Architekt zeigt Betroffenheit
Als er mit seinen Ausführungen zu Ende war, hörte man hie und da zustimmendes Raunen auch aus den Reihen der anderen Fraktionen. "Sie wissen ja, es herrscht Meinungsfreiheit", sagte Teichmann daraufhin und zurrte erneut das Tuch über der "Maulkorb"-Maske fest.
Landrat Thomas Bold (CSU) ließ jedoch keinen Zweifel an den für die Kreistagsgremien geltenden Bestimmungen. "Das ist so nicht akzeptabel", sagte er in Bezug auf Teichmanns Maske.
Der Architekt reagierte dann doch betroffen. "Das habe ich nicht beabsichtigt", kommentierte er die verhaltene Empörung in der Runde, bevor er die Vergaben für das Telekomgebäude vorstellte. "Ich habe mich bei Landrat Bold entschuldigt und auch am darauffolgenden Tag eine schriftliche Entschuldigung nachgereicht", so Teichmann am Mittwoch im Gespräch mit dieser Redaktion. "Die Maske mit dem Aufdruck war nicht als Provokation an den Kreistag gedacht."
Kritik an staatlichen Maßnahmen
Er habe bis zum Sitzungstag noch keine FFP2-Masken der Bundesregierung erhalten und deshalb mit seinem Tuch als Mundschutz in den Kreisausschuss gehen wollen. Doch als man ihm an der Pforte klar machte, dass er ohne FFP2-Maske nicht eingelassen wird, habe er seine eigene Maske mit dem Aufdruck herausgezogen und das Tuch darüber gebunden, erklärt Teichmann sein Verhalten.
Mit dieser Maske gehe er auch zum Einkaufen, so der Architekt. "Da steht meine Gesinnung drauf." Angesprochen darauf, dass man auch die Anhänger der Querdenker-Bewegung mit den "Maulkorb"-Masken verbindet, wehrt Teichmann ab: "Ich bin kein Querdenker. Aber ich bin Architekt und kann die Zahlen des Robert-Koch-Instituts, die täglich veröffentlicht werden, lesen und interpretieren. Die staatlichen Maßnahmen sind unverhältnismäßig."
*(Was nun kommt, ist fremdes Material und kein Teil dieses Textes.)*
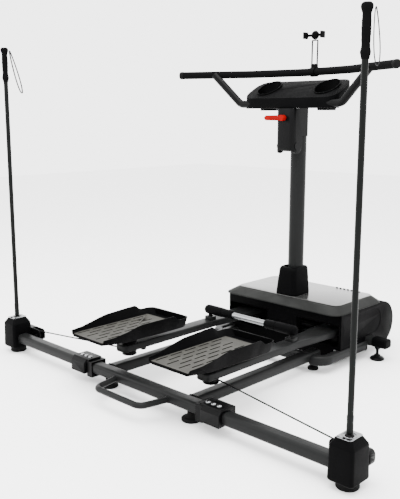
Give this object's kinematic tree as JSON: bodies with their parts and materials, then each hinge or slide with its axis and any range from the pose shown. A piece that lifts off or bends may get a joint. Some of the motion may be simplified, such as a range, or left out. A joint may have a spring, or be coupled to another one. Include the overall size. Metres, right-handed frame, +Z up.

"Man kann solch eine Maske als Meinungsäußerung sehen", sagt Grünen-Kreisrat Eichelbrönner später auf Anfrage. Aber im Gremium eines Bauherren könne ein Dienstleister als Gast nicht ohne weiteres durch Kleidung provozieren.
Auch er nehme aber die "diffuse Meinungslage" zum Thema Corona und Masken wahr: Geschäftsleute und Restaurantbesitzer sind frustriert, manch einer ist vom Maskentragen nicht begeistert. "Viele leiden unter den aktuellen Maßnahmen und versuchen, das auszudrücken."
Dennoch erstaunt Eichelbrönner, dass es Leute gibt, die ein "vergleichsweise harmloses Ding wie die Maske" damit verbinden, dass sie "mundtot gemacht werden".
Für Bold ist wichtig, dass sich Teichmann entschuldigte. Er habe schon in der Sitzung Betroffenheit gezeigt und sein Statement "Maulkorb" durch sein Tuch zu verbergen gesucht, sagt der Landrat im Nachklapp zur Sitzung. Dennoch sei Teichmanns Maske von einigen Ausschussmitgliedern als Provokation empfunden worden. Für Bold ist klar: "Das soll sich nicht mehr wiederholen."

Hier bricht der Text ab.